Como se sabe, o ambiente futebolístico foi construído e enraizado em uma cultura machista, que com o capitalismo e neoliberalismo têm seus efeitos reproduzidos e amplificados. Como exemplo, tem-se também uma situação grave que ocorreu sob a administração da Minas Arena, em um evento de comemoração de funcionários que trabalhavam no Museu do Futebol, espaço gerido pela empresa, no final de 2018. Durante a festa, uma das funcionárias foi assediada por um colega de profissão e acabou reportando este ato inaceitável para a empresa, cuja omissão e inércia foram as únicas ações tomadas pela coordenação. Dessa forma, não é surpresa ver uma megaempresa sendo conivente e perpetuadora de comportamentos como estes em situações que possam prejudicar seus objetivos lucrativos, mas é espantoso pensar que a retórica de conforto e segurança dessas novas arenas ainda possa ser tão difundida pela sociedade.

 

Financeirização da cultura

 

Por fim, culturalmente a torcida brasileira também perde com essas elitizações. Criminalização das organizadas e exclusão das classes populares trabalhadoras, ambas envolvidas de maneira mais profunda com seus clubes, pelo grande apreço que o futebol tem com a cultura popular, dão espaço à um novo torcedor, geralmente pessoas que não costumam ir às partidas, mas que passam a frequentar devido à uma espetacularização e visibilidade midiática que o futebol proporciona, estimulados pelo consumo e pouco preocupadas com a situação de seus clubes, que passam a ser vistos como parte do produto a ser consumido, com isso, esquecendo-se que constituem-se associações civis que necessitam realizar trabalhos em suas comunidades e exercer um vínculo maior com àqueles excluídos e explorados da sociedade, principais propulsores do sucesso do clube. Um exemplo simples e ilustrativo dessas questões pode ser verificado nas políticas que esses clubes realizam dependendo do cenário das equipes nos torneios. Quando estão fracassando nos campeonatos, as diretorias não balançam em diminuir os preços dos ingressos, para que aqueles que não conseguem frequentar as outras partidas retornem e o clube possa se reerguer da situação difícil pelo apoio das classes populares, alijadas com as novas arenas, mas ainda perseverantes em seu amor pelo clube que se habituaram a torcer.

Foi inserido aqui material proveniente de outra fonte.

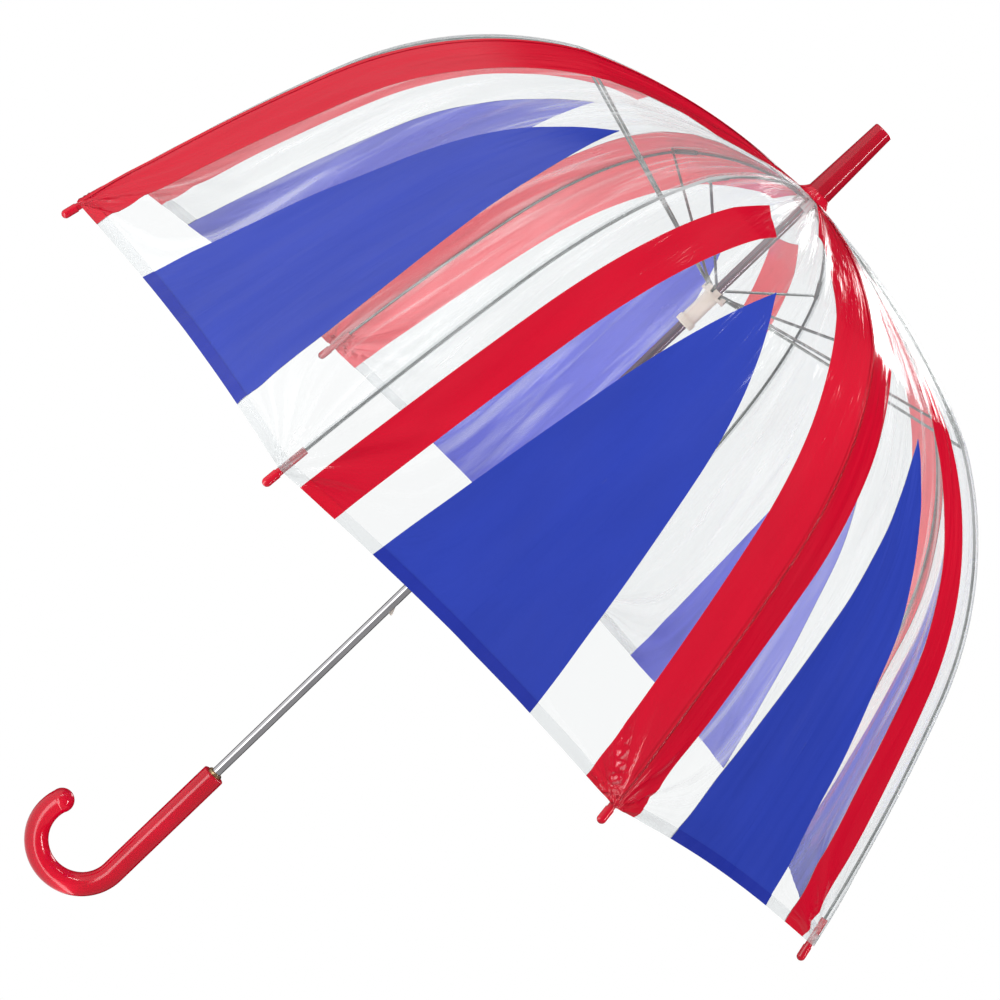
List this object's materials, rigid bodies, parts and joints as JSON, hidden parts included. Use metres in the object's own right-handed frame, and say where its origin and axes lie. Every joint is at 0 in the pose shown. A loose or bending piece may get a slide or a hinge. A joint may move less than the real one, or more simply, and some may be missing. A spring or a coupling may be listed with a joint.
{
  "type": "clear bubble umbrella",
  "caption": "Deep dome umbrella of clear film with red and blue stripes, crook handle, tubular shaft, sliding runner and folding ribs.",
  "frame": {"origin": "middle of the handle's straight grip, on the shaft's axis", "axes": "+Z along the shaft towards the ferrule, -X towards the crook's open end"},
  "size_m": [0.8008, 0.8008, 0.896],
  "materials": {
    "shaft_chrome": "polished chrome plate",
    "handle_red": "gloss moulded",
    "ring_brass": "dull",
    "ferrule_red": "gloss moulded",
    "cap_red": "gloss film",
    "notch_nylon": "moulded nylon",
    "spring_wire": "drawn wire",
    "runner_nylon": "moulded nylon",
    "catch_nylon": "satin",
    "rib_wire": "dark plated wire",
    "tip_red": "gloss moulded",
    "canopy_film": "clear soft film",
    "film_red": "printed soft film",
    "film_blue": "printed soft film"
  },
  "bodies": {
    "root": {"shaft": "shaft_chrome", "handle": "handle_red", "handle_ring": "ring_brass", "ferrule": "ferrule_red", "film_cap": "cap_red", "top_notch": "notch_nylon", "notch_wire": "spring_wire", "panel_1": "canopy_film", "panel_2": "canopy_film", "panel_3": "canopy_film", "panel_4": "canopy_film", "panel_5": "canopy_film", "panel_6": "canopy_film", "panel_7": "canopy_film", "panel_8": "canopy_film"},
    "runner": {"runner": "runner_nylon", "runner_wire": "spring_wire"},
    "top_catch": {"top_catch": "catch_nylon"},
    "bottom_catch": {"bottom_catch": "catch_nylon"},
    "rib_inner_1": {"rib_inner_1": "rib_wire"},
    "rib_middle_1": {"rib_middle_1": "rib_wire"},
    "rib_outer_1": {"rib_outer_1": "rib_wire", "rib_tip_1": "tip_red"},
    "stretcher_1": {"stretcher_1": "rib_wire"},
    "rib_inner_2": {"rib_inner_2": "rib_wire"},
    "rib_middle_2": {"rib_middle_2": "rib_wire"},
    "rib_outer_2": {"rib_outer_2": "rib_wire", "rib_tip_2": "tip_red"},
    "stretcher_2": {"stretcher_2": "rib_wire"},
    "rib_inner_3": {"rib_inner_3": "rib_wire"},
    "rib_middle_3": {"rib_middle_3": "rib_wire"},
    "rib_outer_3": {"rib_outer_3": "rib_wire", "rib_tip_3": "tip_red"},
    "stretcher_3": {"stretcher_3": "rib_wire"},
    "rib_inner_4": {"rib_inner_4": "rib_wire"},
    "rib_middle_4": {"rib_middle_4": "rib_wire"},
    "rib_outer_4": {"rib_outer_4": "rib_wire", "rib_tip_4": "tip_red"},
    "stretcher_4": {"stretcher_4": "rib_wire"},
    "rib_inner_5": {"rib_inner_5": "rib_wire"},
    "rib_middle_5": {"rib_middle_5": "rib_wire"},
    "rib_outer_5": {"rib_outer_5": "rib_wire", "rib_tip_5": "tip_red"},
    "stretcher_5": {"stretcher_5": "rib_wire"},
    "rib_inner_6": {"rib_inner_6": "rib_wire"},
    "rib_middle_6": {"rib_middle_6": "rib_wire"},
    "rib_outer_6": {"rib_outer_6": "rib_wire", "rib_tip_6": "tip_red"},
    "stretcher_6": {"stretcher_6": "rib_wire"},
    "rib_inner_7": {"rib_inner_7": "rib_wire"},
    "rib_middle_7": {"rib_middle_7": "rib_wire"},
    "rib_outer_7": {"rib_outer_7": "rib_wire", "rib_tip_7": "tip_red"},
    "stretcher_7": {"stretcher_7": "rib_wire"},
    "rib_inner_8": {"rib_inner_8": "rib_wire"},
    "rib_middle_8": {"rib_middle_8": "rib_wire"},
    "rib_outer_8": {"rib_outer_8": "rib_wire", "rib_tip_8": "tip_red"},
    "stretcher_8": {"stretcher_8": "rib_wire"}
  },
  "joints": [
    {"name": "runner_slide", "type": "slide", "parent": "root", "child": "runner", "axis": [0, 0, -1], "range_m": [0, 0.345], "deforming": ["panel_1", "panel_2", "panel_3", "panel_4", "panel_5", "panel_6", "panel_7", "panel_8"]},
    {"name": "rib_pivot_1", "type": "hinge", "parent": "root", "child": "rib_inner_1", "pos_m": [-0.00728, -0.00332, 0.712], "axis": [0.4147, -0.91, 0], "range_deg": [0, 76.78]},
    {"name": "rib_elbow_1", "type": "hinge", "parent": "rib_inner_1", "child": "rib_middle_1", "pos_m": [-0.20472, -0.0933, 0.66598], "axis": [-0.4147, 0.91, 0], "range_deg": [0, 37.72]},
    {"name": "rib_bend_1", "type": "hinge", "parent": "rib_middle_1", "child": "rib_outer_1", "pos_m": [-0.32486, -0.14805, 0.51598], "axis": [-0.4147, 0.91, 0], "range_deg": [0, 21.52]},
    {"name": "stretcher_pivot_1", "type": "hinge", "parent": "runner", "child": "stretcher_1", "pos_m": [-0.00728, -0.00332, 0.61201], "axis": [-0.4147, 0.91, 0], "range_deg": [0, 74.8]},
    {"name": "rib_pivot_2", "type": "hinge", "parent": "root", "child": "rib_inner_2", "pos_m": [-0.0028, -0.00749, 0.712], "axis": [0.9367, -0.3502, 0], "range_deg": [0, 76.78]},
    {"name": "rib_elbow_2", "type": "hinge", "parent": "rib_inner_2", "child": "rib_middle_2", "pos_m": [-0.07879, -0.21074, 0.66598], "axis": [-0.9367, 0.3502, 0], "range_deg": [0, 37.72]},
    {"name": "rib_bend_2", "type": "hinge", "parent": "rib_middle_2", "child": "rib_outer_2", "pos_m": [-0.12503, -0.3344, 0.51598], "axis": [-0.9367, 0.3502, 0], "range_deg": [0, 21.52]},
    {"name": "stretcher_pivot_2", "type": "hinge", "parent": "runner", "child": "stretcher_2", "pos_m": [-0.0028, -0.00749, 0.61201], "axis": [-0.9367, 0.3502, 0], "range_deg": [0, 74.8]},
    {"name": "rib_pivot_3", "type": "hinge", "parent": "root", "child": "rib_inner_3", "pos_m": [0.00332, -0.00728, 0.712], "axis": [0.91, 0.4147, 0], "range_deg": [0, 76.78]},
    {"name": "rib_elbow_3", "type": "hinge", "parent": "rib_inner_3", "child": "rib_middle_3", "pos_m": [0.0933, -0.20472, 0.66598], "axis": [-0.91, -0.4147, 0], "range_deg": [0, 37.72]},
    {"name": "rib_bend_3", "type": "hinge", "parent": "rib_middle_3", "child": "rib_outer_3", "pos_m": [0.14805, -0.32486, 0.51598], "axis": [-0.91, -0.4147, 0], "range_deg": [0, 21.52]},
    {"name": "stretcher_pivot_3", "type": "hinge", "parent": "runner", "child": "stretcher_3", "pos_m": [0.00332, -0.00728, 0.61201], "axis": [-0.91, -0.4147, 0], "range_deg": [0, 74.8]},
    {"name": "rib_pivot_4", "type": "hinge", "parent": "root", "child": "rib_inner_4", "pos_m": [0.00749, -0.0028, 0.712], "axis": [0.3502, 0.9367, 0], "range_deg": [0, 76.78]},
    {"name": "rib_elbow_4", "type": "hinge", "parent": "rib_inner_4", "child": "rib_middle_4", "pos_m": [0.21074, -0.07879, 0.66598], "axis": [-0.3502, -0.9367, 0], "range_deg": [0, 37.72]},
    {"name": "rib_bend_4", "type": "hinge", "parent": "rib_middle_4", "child": "rib_outer_4", "pos_m": [0.3344, -0.12503, 0.51598], "axis": [-0.3502, -0.9367, 0], "range_deg": [0, 21.52]},
    {"name": "stretcher_pivot_4", "type": "hinge", "parent": "runner", "child": "stretcher_4", "pos_m": [0.00749, -0.0028, 0.61201], "axis": [-0.3502, -0.9367, 0], "range_deg": [0, 74.8]},
    {"name": "rib_pivot_5", "type": "hinge", "parent": "root", "child": "rib_inner_5", "pos_m": [0.00728, 0.00332, 0.712], "axis": [-0.4147, 0.91, 0], "range_deg": [0, 76.78]},
    {"name": "rib_elbow_5", "type": "hinge", "parent": "rib_inner_5", "child": "rib_middle_5", "pos_m": [0.20472, 0.0933, 0.66598], "axis": [0.4147, -0.91, 0], "range_deg": [0, 37.72]},
    {"name": "rib_bend_5", "type": "hinge", "parent": "rib_middle_5", "child": "rib_outer_5", "pos_m": [0.32486, 0.14805, 0.51598], "axis": [0.4147, -0.91, 0], "range_deg": [0, 21.52]},
    {"name": "stretcher_pivot_5", "type": "hinge", "parent": "runner", "child": "stretcher_5", "pos_m": [0.00728, 0.00332, 0.61201], "axis": [0.4147, -0.91, 0], "range_deg": [0, 74.8]},
    {"name": "rib_pivot_6", "type": "hinge", "parent": "root", "child": "rib_inner_6", "pos_m": [0.0028, 0.00749, 0.712], "axis": [-0.9367, 0.3502, 0], "range_deg": [0, 76.78]},
    {"name": "rib_elbow_6", "type": "hinge", "parent": "rib_inner_6", "child": "rib_middle_6", "pos_m": [0.07879, 0.21074, 0.66598], "axis": [0.9367, -0.3502, 0], "range_deg": [0, 37.72]},
    {"name": "rib_bend_6", "type": "hinge", "parent": "rib_middle_6", "child": "rib_outer_6", "pos_m": [0.12503, 0.3344, 0.51598], "axis": [0.9367, -0.3502, 0], "range_deg": [0, 21.52]},
    {"name": "stretcher_pivot_6", "type": "hinge", "parent": "runner", "child": "stretcher_6", "pos_m": [0.0028, 0.00749, 0.61201], "axis": [0.9367, -0.3502, 0], "range_deg": [0, 74.8]},
    {"name": "rib_pivot_7", "type": "hinge", "parent": "root", "child": "rib_inner_7", "pos_m": [-0.00332, 0.00728, 0.712], "axis": [-0.91, -0.4147, 0], "range_deg": [0, 76.78]},
    {"name": "rib_elbow_7", "type": "hinge", "parent": "rib_inner_7", "child": "rib_middle_7", "pos_m": [-0.0933, 0.20472, 0.66598], "axis": [0.91, 0.4147, 0], "range_deg": [0, 37.72]},
    {"name": "rib_bend_7", "type": "hinge", "parent": "rib_middle_7", "child": "rib_outer_7", "pos_m": [-0.14805, 0.32486, 0.51598], "axis": [0.91, 0.4147, 0], "range_deg": [0, 21.52]},
    {"name": "stretcher_pivot_7", "type": "hinge", "parent": "runner", "child": "stretcher_7", "pos_m": [-0.00332, 0.00728, 0.61201], "axis": [0.91, 0.4147, 0], "range_deg": [0, 74.8]},
    {"name": "rib_pivot_8", "type": "hinge", "parent": "root", "child": "rib_inner_8", "pos_m": [-0.00749, 0.0028, 0.712], "axis": [-0.3502, -0.9367, 0], "range_deg": [0, 76.78]},
    {"name": "rib_elbow_8", "type": "hinge", "parent": "rib_inner_8", "child": "rib_middle_8", "pos_m": [-0.21074, 0.07879, 0.66598], "axis": [0.3502, 0.9367, 0], "range_deg": [0, 37.72]},
    {"name": "rib_bend_8", "type": "hinge", "parent": "rib_middle_8", "child": "rib_outer_8", "pos_m": [-0.3344, 0.12503, 0.51598], "axis": [0.3502, 0.9367, 0], "range_deg": [0, 21.52]},
    {"name": "stretcher_pivot_8", "type": "hinge", "parent": "runner", "child": "stretcher_8", "pos_m": [-0.00749, 0.0028, 0.61201], "axis": [0.3502, 0.9367, 0], "range_deg": [0, 74.8]},
    {"name": "top_catch_press", "type": "hinge", "parent": "root", "child": "top_catch", "pos_m": [0.00245, 0, 0.57601], "axis": [0, -1, 0], "range_deg": [0, 5], "stiffness_Nm_per_rad": 0.4},
    {"name": "bottom_catch_press", "type": "hinge", "parent": "root", "child": "bottom_catch", "pos_m": [0.00245, 0, 0.27701], "axis": [0, 1, 0], "range_deg": [0, 5], "stiffness_Nm_per_rad": 0.4}
  ],
  "couplings": [
    {"joint": "rib_pivot_1", "follows": "runner_slide", "rad_per_m": 3.882},
    {"joint": "rib_elbow_1", "follows": "runner_slide", "rad_per_m": 1.9059},
    {"joint": "rib_bend_1", "follows": "runner_slide", "rad_per_m": 1.0864},
    {"joint": "stretcher_pivot_1", "follows": "runner_slide", "rad_per_m": 3.7816},
    {"joint": "rib_pivot_2", "follows": "runner_slide", "rad_per_m": 3.882},
    {"joint": "rib_elbow_2", "follows": "runner_slide", "rad_per_m": 1.9059},
    {"joint": "rib_bend_2", "follows": "runner_slide", "rad_per_m": 1.0864},
    {"joint": "stretcher_pivot_2", "follows": "runner_slide", "rad_per_m": 3.7816},
    {"joint": "rib_pivot_3", "follows": "runner_slide", "rad_per_m": 3.882},
    {"joint": "rib_elbow_3", "follows": "runner_slide", "rad_per_m": 1.9059},
    {"joint": "rib_bend_3", "follows": "runner_slide", "rad_per_m": 1.0864},
    {"joint": "stretcher_pivot_3", "follows": "runner_slide", "rad_per_m": 3.7816},
    {"joint": "rib_pivot_4", "follows": "runner_slide", "rad_per_m": 3.882},
    {"joint": "rib_elbow_4", "follows": "runner_slide", "rad_per_m": 1.9059},
    {"joint": "rib_bend_4", "follows": "runner_slide", "rad_per_m": 1.0864},
    {"joint": "stretcher_pivot_4", "follows": "runner_slide", "rad_per_m": 3.7816},
    {"joint": "rib_pivot_5", "follows": "runner_slide", "rad_per_m": 3.882},
    {"joint": "rib_elbow_5", "follows": "runner_slide", "rad_per_m": 1.9059},
    {"joint": "rib_bend_5", "follows": "runner_slide", "rad_per_m": 1.0864},
    {"joint": "stretcher_pivot_5", "follows": "runner_slide", "rad_per_m": 3.7816},
    {"joint": "rib_pivot_6", "follows": "runner_slide", "rad_per_m": 3.882},
    {"joint": "rib_elbow_6", "follows": "runner_slide", "rad_per_m": 1.9059},
    {"joint": "rib_bend_6", "follows": "runner_slide", "rad_per_m": 1.0864},
    {"joint": "stretcher_pivot_6", "follows": "runner_slide", "rad_per_m": 3.7816},
    {"joint": "rib_pivot_7", "follows": "runner_slide", "rad_per_m": 3.882},
    {"joint": "rib_elbow_7", "follows": "runner_slide", "rad_per_m": 1.9059},
    {"joint": "rib_bend_7", "follows": "runner_slide", "rad_per_m": 1.0864},
    {"joint": "stretcher_pivot_7", "follows": "runner_slide", "rad_per_m": 3.7816},
    {"joint": "rib_pivot_8", "follows": "runner_slide", "rad_per_m": 3.882},
    {"joint": "rib_elbow_8", "follows": "runner_slide", "rad_per_m": 1.9059},
    {"joint": "rib_bend_8", "follows": "runner_slide", "rad_per_m": 1.0864},
    {"joint": "stretcher_pivot_8", "follows": "runner_slide", "rad_per_m": 3.7816}
  ]
}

A função desse pequeno artigo foi mostrar e de alguma forma denunciar o processo excludente e segregacionista que passa o futebol brasileiro nas últimas décadas. Capitaneado pelo capitalismo e por políticas de cunho neoliberal, o esporte mais popular do país é atingido por medidas que buscam retirar dele toda o seu caráter popular e colocá-lo na lógica do grande capital, transformando-o em simples produto para mercantilização.  Cabe à sociedade civil construir e travar uma luta contra todo esse movimento de exclusão, construindo a partir das demandas das classes populares formas de superação do sistema capitalista e neoliberal, principal agente destruidor em todas as camadas e sedimentos de qualquer forma democrática de poder.